The U.S. Constitution was written by former English colonists. It took into account hundreds of years of English culture, history and the suppression by the English monarchy. It was written with full knowledge and understanding of British traditions and values in an effort by former colonists to form their own country. To be free of the English monarchy, with its own common law and culture merely based on British tradition. To apply the U.S. Constitution to an unincorporated territory such as the CNMI would fail to acknowledge the history and culture of the Northern Mariana Islands and force an arguably foreign set of laws on the local people based on an English legal system. The indigenous people of the Northern Mariana Islands have no traditions, culture or history based in England. They have a unique history and culture. The legal system must take this history and resultant values into account in formulating laws and a local legal system. The insular cases give the people of these islands the flexibility to take local history and culture into account while guaranteeing basic rights of all Americans.
Jury trial for some legal disputes, like land claims, date back to 12th century England. In 1215 the Magna Carta guaranteed the right to a jury trial to all free Englishmen in criminal cases. There is no such 800-year history of jury trials in the Northern Marianas. There is no reason to force the system on people without such a longstanding history and culture of these legal practices. Even so, the right to a jury trial exists here. The Northern Mariana Islands Legislature has seen fit to grant jury trials in criminal cases with a punishment of five years or more.
The insular case doctrine allows the local government to have control over local legal issues in some areas, without the need to comply fully with U.S. Constitution requirements as long as the process is fundamentally fair. For example, Article 12 of the Covenant to Establish the CNMI in Political Union with the United States allows for land alienation in the Commonwealth. Land can be bought and sold only by those of Northern Marianas descent. This would seem at odds with the notion of free land alienation found in the 50 states. It may also seem like a colonial leftover put in place to protect locals from outside land speculators and can seem somewhat disrespectful of the local people’s ability to manage their own affairs. But it is actually the exact opposite. It’s a provision by the locals and for the locals who saw the need to protect and preserve their land. Because they see a need to secure their homeland. Without a homeland, much is lost. Culture and language can be lost. Where are the Pequote Indians of Connecticut who can speak the language? Where are the Pawnee of Illinois? Who practices their traditions today? Who preserves these cultures and practices?
Some people might be tempted to look to Cherokee reservations in Oklahoma as an example of an indigenous people who operate largely as an independent nation within the United States. But those people forget that the Cherokees are originally from North Carolina. They went to Oklahoma unwillingly, when they were forced to travel there on foot during the brutal winter of 1838. Thousands died of exposure and starvation in what became known as the Trail of Tears. Much of the culture was lost. Few people speak the language after these people were forced to give up their land and highly sophisticated governmental structure.

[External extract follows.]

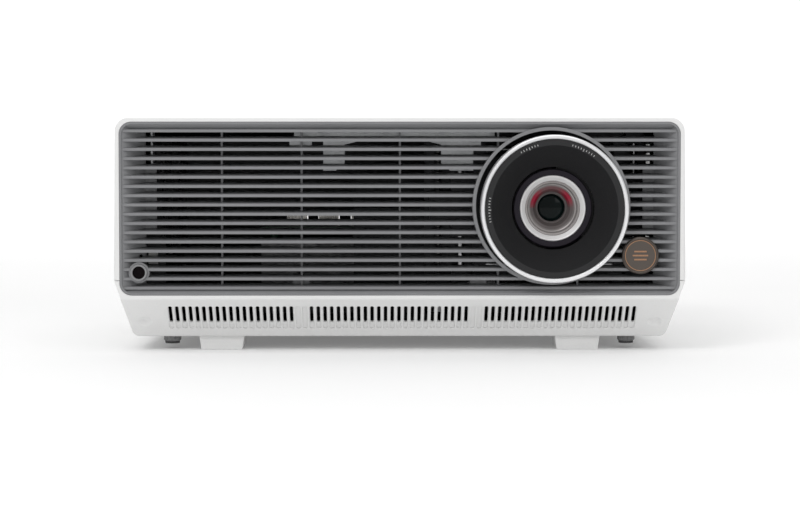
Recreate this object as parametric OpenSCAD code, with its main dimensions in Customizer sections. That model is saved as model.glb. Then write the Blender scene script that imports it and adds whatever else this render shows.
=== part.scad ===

When there is no homeland there are no traditions. There is no culture. Where there is no culture, the people are no longer a cohesive society.
There is a huge difference between an incorporated and an unincorporated territory. The U.S. Constitution does not and should not apply in its entirety to unincorporated territories. And there is a very good reason for this. An incorporated territory is a territory that is destined to become a state, such as Alaska and Hawaii in the 1950s. An unincorporated territory has no such expectations of becoming a state. Given that the United States has no intentions of welcoming the people of an unincorporated territory in the United States on equal terms, it wouldn’t be fair to expect those people to comply completely with the U.S. Constitution. The federal government treats unincorporated territories and incorporated territories very differently. Therefore the expectations should be different as well. Because fundamental rights and basic fairness through due process do apply in unincorporated territories, there is no need or reasonable expectation that all aspects of the Constitution should be forced on the indigenous people.

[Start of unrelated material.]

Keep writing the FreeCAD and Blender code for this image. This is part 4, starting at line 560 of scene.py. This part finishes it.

For over a hundred years, the insular cases have created a standard under which certain constitutional requirements are applied to the people of U.S. territories, while others are not. Critics of the doctrine view it as the last remnant of colonialism, seeing it as an unequal representation of the territories based on race, or a tool of imperial constitutionalism. In reality, these cases are an opportunity to set a precedent and create a framework that will prioritize and protect indigenous traditions, values and culture from the imposition of federalism and foreign values.
The United States and therefore its citizens benefit from the inapplicability of certain constitutional provisions as long as fundamental rights are recognized and enforced.
For example, without the ability to restrict who can own and sell land in the Commonwealth, the indigenous people of the CNMI would have never agreed to the Covenant. Article 12 of the document is an integral and essential part of the Covenant and without it the people of the Commonwealth would never have ratified the agreement. By allowing such a provision, the United States is in a better position to form political alliances and acquire necessary military outposts while simultaneously respecting the culture and values of the indigenous people of the territory.
It has been argued that the equal protection clause of the U.S. Constitution requires that all people have equal access to land alienation. But Article 12 of the Covenant says otherwise. As the federal court explained in Wabol v. Villacrusis, to construe the Covenant is to be in violation of the United States Constitution, and to not allow the people of the CNMI their right to preserve and protect their culture and property would be in violation of their civil rights and would prevent the United States from forming binding international agreements. The bill of rights was not intended to interfere with the performance of America’s international obligations. Its purpose is to protect minority rights, not to create a homogeneous society. When land is a scarce and precious resource that is vulnerable to economic plunder, it must be understood that the indigenous vision may not completely match the predominant attitude about property, and that’s okay.
The insular cases wisely recognize that culture and tradition must be considered in establishing a working legal framework. So, if the United States is truly a government of the people by the people, for the people, that shall not perish from this earth as President Lincoln resolved in 1863, then it must be able to recognize the culture, traditions and wishes of the people who fly its flag. To this day, the people of the Northern Mariana Islands have the right to protect their culture as they see fit. And in case you were wondering, to this day, there are no plow oxen in Dapong, Togo.